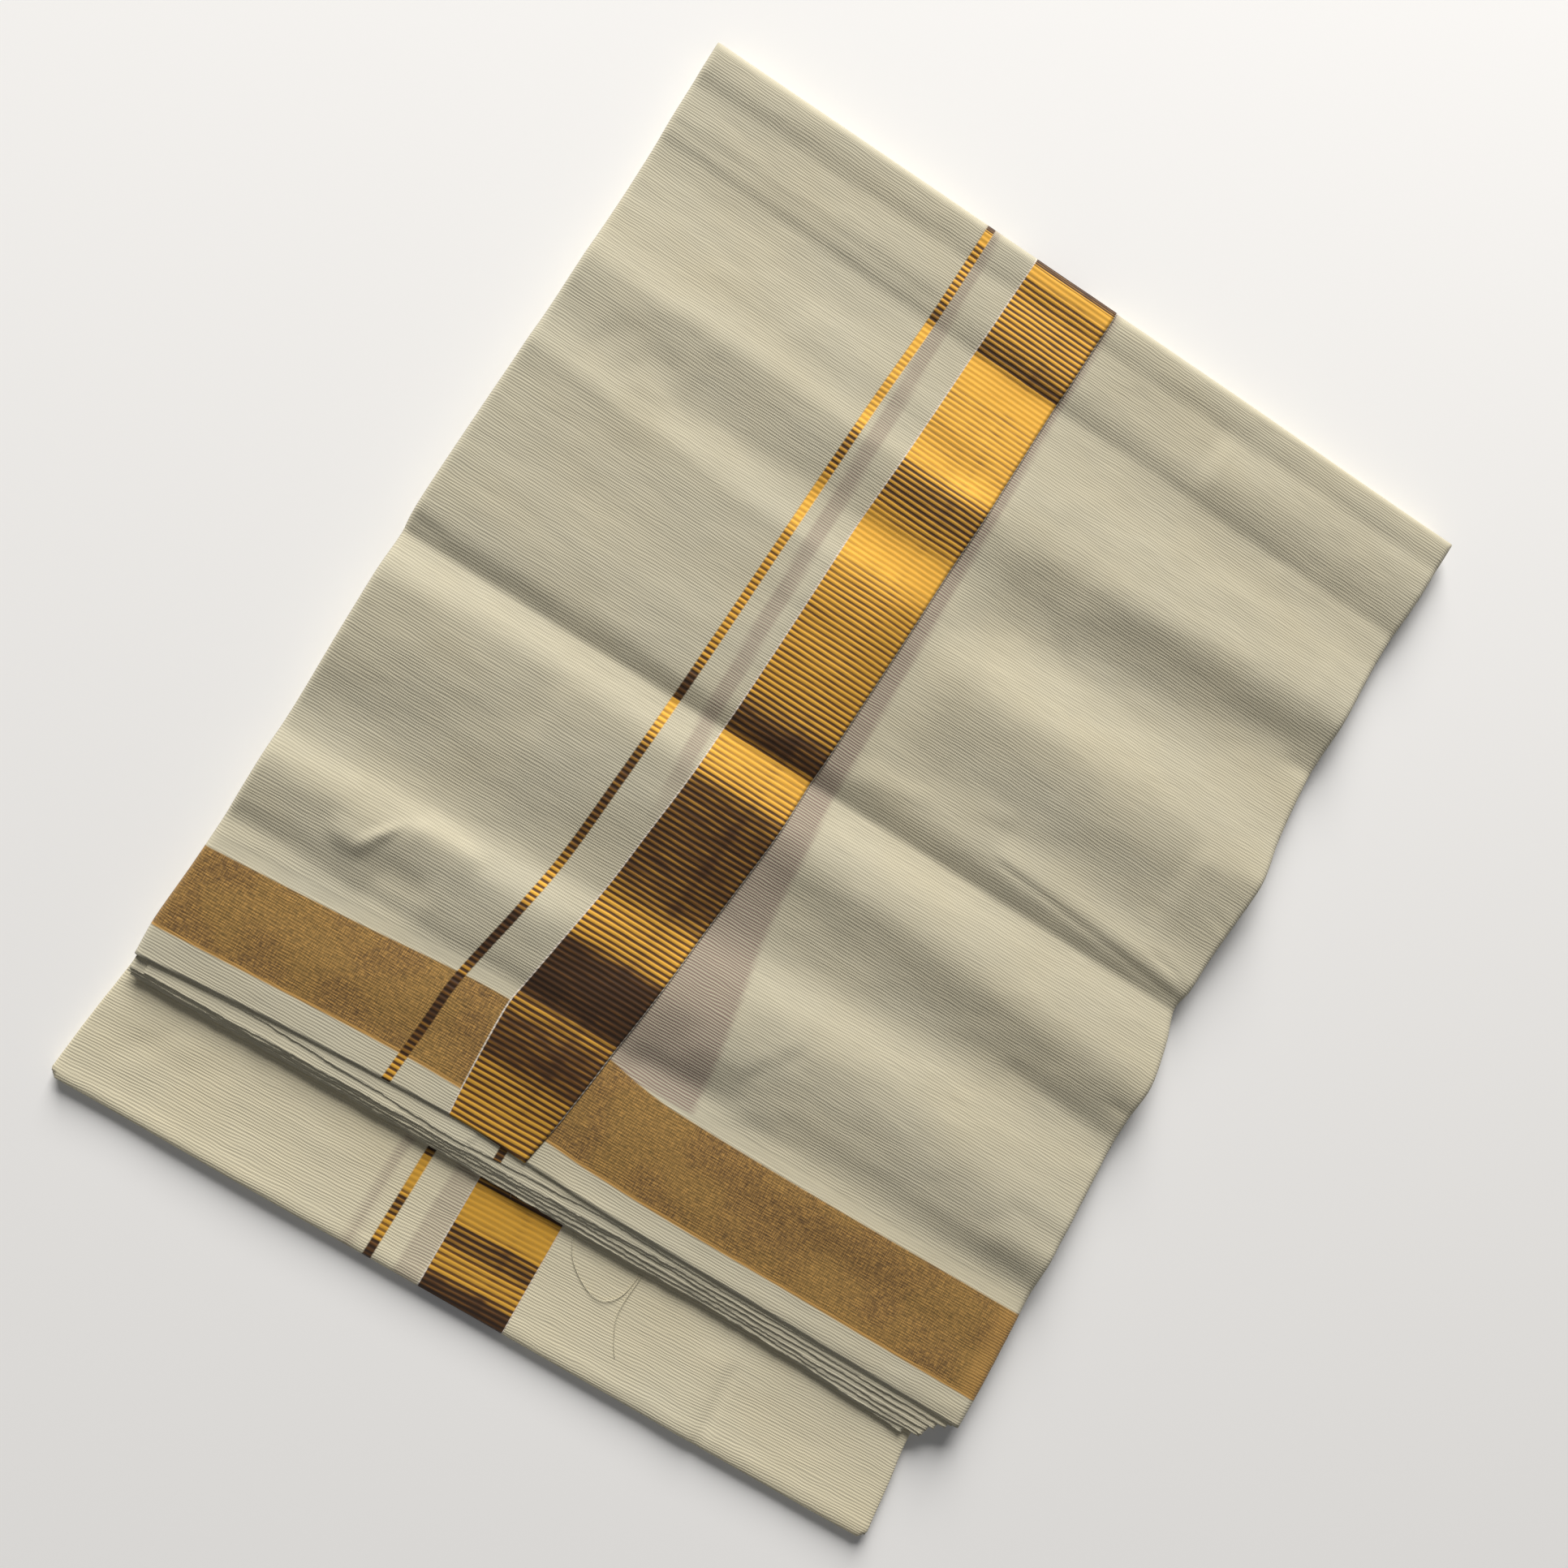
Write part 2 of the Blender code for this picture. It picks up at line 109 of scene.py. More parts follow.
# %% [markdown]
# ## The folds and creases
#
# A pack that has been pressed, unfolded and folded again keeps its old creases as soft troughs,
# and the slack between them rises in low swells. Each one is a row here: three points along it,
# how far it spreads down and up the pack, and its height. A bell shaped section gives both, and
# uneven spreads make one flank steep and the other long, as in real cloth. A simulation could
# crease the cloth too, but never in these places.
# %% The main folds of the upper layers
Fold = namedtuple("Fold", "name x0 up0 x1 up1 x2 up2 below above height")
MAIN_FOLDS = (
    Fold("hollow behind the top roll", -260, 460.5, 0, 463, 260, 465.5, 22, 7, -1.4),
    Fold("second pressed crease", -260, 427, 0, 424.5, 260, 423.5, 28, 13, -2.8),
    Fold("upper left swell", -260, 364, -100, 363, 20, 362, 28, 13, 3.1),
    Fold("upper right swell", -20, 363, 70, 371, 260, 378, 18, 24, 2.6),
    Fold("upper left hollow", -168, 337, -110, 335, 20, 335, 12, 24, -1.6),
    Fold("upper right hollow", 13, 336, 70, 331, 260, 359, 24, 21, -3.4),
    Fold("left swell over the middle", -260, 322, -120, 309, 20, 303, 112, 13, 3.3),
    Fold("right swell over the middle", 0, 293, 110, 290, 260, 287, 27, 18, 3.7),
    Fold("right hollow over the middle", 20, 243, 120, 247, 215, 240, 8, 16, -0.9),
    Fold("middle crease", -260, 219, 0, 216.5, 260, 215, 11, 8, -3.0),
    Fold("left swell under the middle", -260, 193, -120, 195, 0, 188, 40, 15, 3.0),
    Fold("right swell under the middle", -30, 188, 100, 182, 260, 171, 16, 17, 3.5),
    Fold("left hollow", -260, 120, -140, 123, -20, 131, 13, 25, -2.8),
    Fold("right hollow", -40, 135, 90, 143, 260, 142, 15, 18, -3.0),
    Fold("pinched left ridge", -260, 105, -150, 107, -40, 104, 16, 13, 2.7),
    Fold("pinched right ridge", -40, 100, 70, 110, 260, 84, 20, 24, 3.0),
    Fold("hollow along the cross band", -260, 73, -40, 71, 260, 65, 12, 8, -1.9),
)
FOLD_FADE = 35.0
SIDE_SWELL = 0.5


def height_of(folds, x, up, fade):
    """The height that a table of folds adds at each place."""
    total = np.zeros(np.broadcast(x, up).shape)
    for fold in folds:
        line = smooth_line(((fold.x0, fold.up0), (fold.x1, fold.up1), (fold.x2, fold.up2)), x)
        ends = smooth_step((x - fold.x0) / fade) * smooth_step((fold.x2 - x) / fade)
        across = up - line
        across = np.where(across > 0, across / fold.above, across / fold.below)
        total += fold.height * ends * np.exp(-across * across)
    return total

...

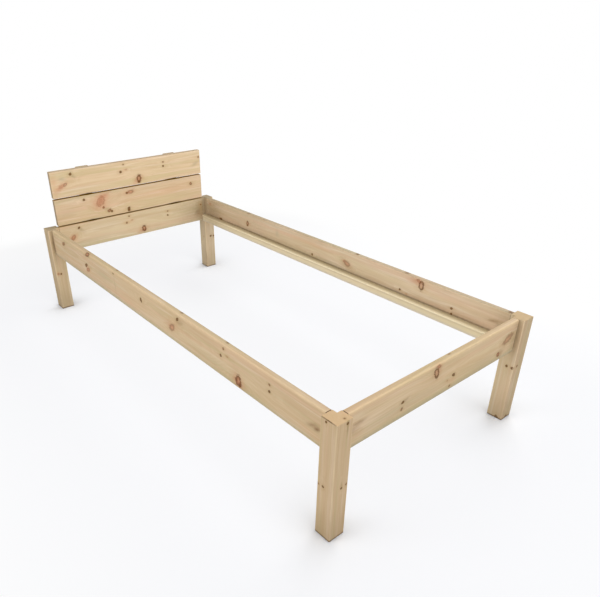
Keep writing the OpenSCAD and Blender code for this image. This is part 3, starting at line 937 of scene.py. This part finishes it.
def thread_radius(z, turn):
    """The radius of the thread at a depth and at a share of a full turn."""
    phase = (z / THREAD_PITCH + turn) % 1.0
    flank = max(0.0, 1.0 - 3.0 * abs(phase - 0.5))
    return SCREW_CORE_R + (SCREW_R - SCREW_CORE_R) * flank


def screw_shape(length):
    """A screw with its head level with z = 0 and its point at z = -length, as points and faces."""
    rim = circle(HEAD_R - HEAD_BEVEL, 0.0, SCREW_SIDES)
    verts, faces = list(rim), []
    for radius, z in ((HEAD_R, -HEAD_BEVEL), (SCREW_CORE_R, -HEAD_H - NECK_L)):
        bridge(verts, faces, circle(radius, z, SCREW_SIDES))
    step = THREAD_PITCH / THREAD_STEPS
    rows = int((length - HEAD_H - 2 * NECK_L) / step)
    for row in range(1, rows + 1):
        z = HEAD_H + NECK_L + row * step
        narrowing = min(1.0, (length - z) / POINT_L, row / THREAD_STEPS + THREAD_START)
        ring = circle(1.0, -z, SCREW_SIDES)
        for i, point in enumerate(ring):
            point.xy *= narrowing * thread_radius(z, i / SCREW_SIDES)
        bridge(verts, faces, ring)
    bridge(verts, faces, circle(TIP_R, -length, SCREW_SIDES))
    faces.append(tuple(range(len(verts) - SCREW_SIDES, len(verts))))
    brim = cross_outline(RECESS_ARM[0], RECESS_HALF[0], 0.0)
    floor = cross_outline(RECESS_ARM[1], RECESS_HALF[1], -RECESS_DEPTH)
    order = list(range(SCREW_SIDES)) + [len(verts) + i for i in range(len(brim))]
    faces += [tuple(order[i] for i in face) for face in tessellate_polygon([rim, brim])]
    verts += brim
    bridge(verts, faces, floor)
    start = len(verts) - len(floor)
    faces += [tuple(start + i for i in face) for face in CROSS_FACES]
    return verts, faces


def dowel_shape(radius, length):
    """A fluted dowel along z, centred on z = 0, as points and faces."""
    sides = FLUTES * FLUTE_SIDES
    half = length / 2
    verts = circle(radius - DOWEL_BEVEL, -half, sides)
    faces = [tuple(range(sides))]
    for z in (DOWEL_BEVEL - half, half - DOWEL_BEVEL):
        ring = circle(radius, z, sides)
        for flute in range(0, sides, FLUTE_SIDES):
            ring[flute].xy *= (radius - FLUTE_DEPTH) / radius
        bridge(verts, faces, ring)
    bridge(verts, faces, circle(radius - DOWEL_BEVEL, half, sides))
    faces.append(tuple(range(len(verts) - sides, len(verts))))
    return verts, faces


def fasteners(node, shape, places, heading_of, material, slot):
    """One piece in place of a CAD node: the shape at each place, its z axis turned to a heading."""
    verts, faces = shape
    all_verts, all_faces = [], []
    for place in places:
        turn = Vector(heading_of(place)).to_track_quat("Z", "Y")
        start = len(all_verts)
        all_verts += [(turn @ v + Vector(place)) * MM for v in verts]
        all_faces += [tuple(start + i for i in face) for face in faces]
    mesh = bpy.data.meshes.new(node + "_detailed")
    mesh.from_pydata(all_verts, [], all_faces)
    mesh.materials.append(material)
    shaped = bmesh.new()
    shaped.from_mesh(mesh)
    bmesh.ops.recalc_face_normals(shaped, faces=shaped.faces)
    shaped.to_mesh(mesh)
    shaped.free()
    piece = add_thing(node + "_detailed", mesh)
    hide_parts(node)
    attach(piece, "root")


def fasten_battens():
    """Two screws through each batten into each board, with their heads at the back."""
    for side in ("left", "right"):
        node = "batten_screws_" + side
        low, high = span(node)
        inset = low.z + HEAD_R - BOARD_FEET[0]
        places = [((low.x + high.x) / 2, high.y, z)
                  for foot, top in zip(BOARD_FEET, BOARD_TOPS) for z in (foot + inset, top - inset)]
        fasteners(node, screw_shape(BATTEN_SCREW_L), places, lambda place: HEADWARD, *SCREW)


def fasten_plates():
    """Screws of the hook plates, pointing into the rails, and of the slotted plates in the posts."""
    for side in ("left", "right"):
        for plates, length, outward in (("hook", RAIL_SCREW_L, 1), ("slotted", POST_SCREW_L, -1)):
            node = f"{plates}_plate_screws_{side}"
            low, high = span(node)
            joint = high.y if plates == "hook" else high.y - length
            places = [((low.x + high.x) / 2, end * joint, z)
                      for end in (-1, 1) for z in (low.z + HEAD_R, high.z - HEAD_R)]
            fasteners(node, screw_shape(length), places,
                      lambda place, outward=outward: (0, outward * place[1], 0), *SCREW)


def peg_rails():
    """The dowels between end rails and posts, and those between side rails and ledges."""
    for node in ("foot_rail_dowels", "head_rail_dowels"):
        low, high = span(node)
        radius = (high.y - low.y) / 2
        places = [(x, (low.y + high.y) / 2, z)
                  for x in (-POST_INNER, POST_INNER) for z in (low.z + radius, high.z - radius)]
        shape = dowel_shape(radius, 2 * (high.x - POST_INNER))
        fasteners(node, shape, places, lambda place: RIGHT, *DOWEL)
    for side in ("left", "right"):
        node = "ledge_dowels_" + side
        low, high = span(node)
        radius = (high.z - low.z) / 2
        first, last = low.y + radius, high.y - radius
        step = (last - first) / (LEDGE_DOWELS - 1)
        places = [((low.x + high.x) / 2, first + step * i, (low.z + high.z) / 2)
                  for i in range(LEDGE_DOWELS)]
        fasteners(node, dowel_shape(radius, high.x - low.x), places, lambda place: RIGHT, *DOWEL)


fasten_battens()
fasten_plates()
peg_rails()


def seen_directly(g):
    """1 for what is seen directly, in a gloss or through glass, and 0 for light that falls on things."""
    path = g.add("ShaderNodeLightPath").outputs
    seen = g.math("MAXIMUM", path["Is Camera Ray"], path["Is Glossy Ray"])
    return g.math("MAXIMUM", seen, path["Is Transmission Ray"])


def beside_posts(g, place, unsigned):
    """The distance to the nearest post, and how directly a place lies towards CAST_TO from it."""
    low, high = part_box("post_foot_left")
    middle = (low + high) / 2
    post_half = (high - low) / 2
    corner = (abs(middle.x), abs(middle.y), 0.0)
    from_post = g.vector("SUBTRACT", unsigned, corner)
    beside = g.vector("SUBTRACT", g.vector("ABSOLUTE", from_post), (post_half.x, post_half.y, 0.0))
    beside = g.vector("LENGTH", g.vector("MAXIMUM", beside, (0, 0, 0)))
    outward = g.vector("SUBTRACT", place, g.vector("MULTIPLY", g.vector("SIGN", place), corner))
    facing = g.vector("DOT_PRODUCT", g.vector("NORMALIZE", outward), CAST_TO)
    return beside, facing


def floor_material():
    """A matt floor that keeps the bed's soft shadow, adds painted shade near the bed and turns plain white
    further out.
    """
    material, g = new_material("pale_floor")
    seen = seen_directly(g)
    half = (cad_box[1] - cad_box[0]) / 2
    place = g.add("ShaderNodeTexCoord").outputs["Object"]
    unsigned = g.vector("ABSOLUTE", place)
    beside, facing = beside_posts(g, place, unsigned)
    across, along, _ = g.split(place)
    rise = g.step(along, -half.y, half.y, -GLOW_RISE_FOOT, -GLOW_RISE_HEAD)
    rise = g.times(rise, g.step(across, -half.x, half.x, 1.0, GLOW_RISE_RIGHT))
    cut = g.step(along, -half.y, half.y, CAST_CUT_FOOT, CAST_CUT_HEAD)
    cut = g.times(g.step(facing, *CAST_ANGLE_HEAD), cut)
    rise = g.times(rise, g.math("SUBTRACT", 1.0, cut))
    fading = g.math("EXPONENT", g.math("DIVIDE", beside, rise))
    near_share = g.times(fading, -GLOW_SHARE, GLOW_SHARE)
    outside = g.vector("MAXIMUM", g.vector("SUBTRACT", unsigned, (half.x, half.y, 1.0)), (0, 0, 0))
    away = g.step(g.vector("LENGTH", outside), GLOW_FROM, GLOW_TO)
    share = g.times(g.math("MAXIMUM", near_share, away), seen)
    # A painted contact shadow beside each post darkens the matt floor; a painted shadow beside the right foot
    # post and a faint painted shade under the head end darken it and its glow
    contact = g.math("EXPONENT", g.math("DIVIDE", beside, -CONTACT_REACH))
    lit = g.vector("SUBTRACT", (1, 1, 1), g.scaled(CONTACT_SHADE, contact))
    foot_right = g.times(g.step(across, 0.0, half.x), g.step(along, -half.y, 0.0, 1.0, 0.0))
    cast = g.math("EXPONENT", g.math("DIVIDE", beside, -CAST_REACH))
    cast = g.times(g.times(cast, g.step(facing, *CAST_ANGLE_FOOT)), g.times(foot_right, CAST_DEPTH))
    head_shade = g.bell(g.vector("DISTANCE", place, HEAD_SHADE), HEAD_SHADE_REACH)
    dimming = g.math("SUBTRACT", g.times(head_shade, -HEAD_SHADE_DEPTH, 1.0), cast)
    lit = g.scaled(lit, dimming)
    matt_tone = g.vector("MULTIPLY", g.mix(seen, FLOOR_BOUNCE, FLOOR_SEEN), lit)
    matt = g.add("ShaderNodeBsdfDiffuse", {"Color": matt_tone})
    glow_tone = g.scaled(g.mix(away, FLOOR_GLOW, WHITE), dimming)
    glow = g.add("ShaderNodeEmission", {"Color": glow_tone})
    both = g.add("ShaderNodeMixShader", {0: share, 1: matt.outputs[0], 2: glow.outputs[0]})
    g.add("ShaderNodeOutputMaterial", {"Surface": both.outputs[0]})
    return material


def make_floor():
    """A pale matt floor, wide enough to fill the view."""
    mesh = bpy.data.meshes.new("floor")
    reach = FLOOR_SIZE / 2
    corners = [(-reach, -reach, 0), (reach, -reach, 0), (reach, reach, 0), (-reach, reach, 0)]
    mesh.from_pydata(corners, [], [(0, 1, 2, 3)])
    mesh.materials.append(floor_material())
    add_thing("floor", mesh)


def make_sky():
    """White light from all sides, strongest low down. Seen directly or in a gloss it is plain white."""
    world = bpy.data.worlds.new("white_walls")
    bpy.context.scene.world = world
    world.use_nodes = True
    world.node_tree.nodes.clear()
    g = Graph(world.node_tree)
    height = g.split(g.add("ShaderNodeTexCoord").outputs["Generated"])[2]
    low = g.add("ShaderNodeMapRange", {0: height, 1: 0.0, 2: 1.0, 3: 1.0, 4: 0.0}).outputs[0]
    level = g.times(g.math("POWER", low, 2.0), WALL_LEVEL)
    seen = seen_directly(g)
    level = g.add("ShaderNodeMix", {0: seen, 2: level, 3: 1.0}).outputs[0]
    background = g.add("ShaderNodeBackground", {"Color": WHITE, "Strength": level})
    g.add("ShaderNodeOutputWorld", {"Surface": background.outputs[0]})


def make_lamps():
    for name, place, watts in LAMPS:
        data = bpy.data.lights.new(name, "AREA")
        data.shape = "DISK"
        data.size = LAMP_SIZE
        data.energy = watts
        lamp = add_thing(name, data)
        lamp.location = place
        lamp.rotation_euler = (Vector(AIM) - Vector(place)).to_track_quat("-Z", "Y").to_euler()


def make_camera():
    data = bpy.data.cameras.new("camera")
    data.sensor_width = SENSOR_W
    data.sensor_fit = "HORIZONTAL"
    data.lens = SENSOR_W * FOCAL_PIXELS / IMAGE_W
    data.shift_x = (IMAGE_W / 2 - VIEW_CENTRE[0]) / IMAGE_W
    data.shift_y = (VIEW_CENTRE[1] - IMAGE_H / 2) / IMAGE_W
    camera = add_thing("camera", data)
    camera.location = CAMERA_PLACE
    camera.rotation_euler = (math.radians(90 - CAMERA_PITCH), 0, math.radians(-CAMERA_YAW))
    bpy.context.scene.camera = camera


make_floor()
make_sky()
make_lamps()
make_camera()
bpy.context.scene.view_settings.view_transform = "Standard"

Stated exercise => Extract the lines from the line with "Write part 2" to the line with "SIDE_SWELL = 0.5", inclusive, reproducing them exactly and leaving out every other line.

Response to this task =>
Write part 2 of the Blender code for this picture. It picks up at line 109 of scene.py. More parts follow.
# %% [markdown]
# ## The folds and creases
#
# A pack that has been pressed, unfolded and folded again keeps its old creases as soft troughs,
# and the slack between them rises in low swells. Each one is a row here: three points along it,
# how far it spreads down and up the pack, and its height. A bell shaped section gives both, and
# uneven spreads make one flank steep and the other long, as in real cloth. A simulation could
# crease the cloth too, but never in these places.
# %% The main folds of the upper layers
Fold = namedtuple("Fold", "name x0 up0 x1 up1 x2 up2 below above height")
MAIN_FOLDS = (
    Fold("hollow behind the top roll", -260, 460.5, 0, 463, 260, 465.5, 22, 7, -1.4),
    Fold("second pressed crease", -260, 427, 0, 424.5, 260, 423.5, 28, 13, -2.8),
    Fold("upper left swell", -260, 364, -100, 363, 20, 362, 28, 13, 3.1),
    Fold("upper right swell", -20, 363, 70, 371, 260, 378, 18, 24, 2.6),
    Fold("upper left hollow", -168, 337, -110, 335, 20, 335, 12, 24, -1.6),
    Fold("upper right hollow", 13, 336, 70, 331, 260, 359, 24, 21, -3.4),
    Fold("left swell over the middle", -260, 322, -120, 309, 20, 303, 112, 13, 3.3),
    Fold("right swell over the middle", 0, 293, 110, 290, 260, 287, 27, 18, 3.7),
    Fold("right hollow over the middle", 20, 243, 120, 247, 215, 240, 8, 16, -0.9),
    Fold("middle crease", -260, 219, 0, 216.5, 260, 215, 11, 8, -3.0),
    Fold("left swell under the middle", -260, 193, -120, 195, 0, 188, 40, 15, 3.0),
    Fold("right swell under the middle", -30, 188, 100, 182, 260, 171, 16, 17, 3.5),
    Fold("left hollow", -260, 120, -140, 123, -20, 131, 13, 25, -2.8),
    Fold("right hollow", -40, 135, 90, 143, 260, 142, 15, 18, -3.0),
    Fold("pinched left ridge", -260, 105, -150, 107, -40, 104, 16, 13, 2.7),
    Fold("pinched right ridge", -40, 100, 70, 110, 260, 84, 20, 24, 3.0),
    Fold("hollow along the cross band", -260, 73, -40, 71, 260, 65, 12, 8, -1.9),
)
FOLD_FADE = 35.0
SIDE_SWELL = 0.5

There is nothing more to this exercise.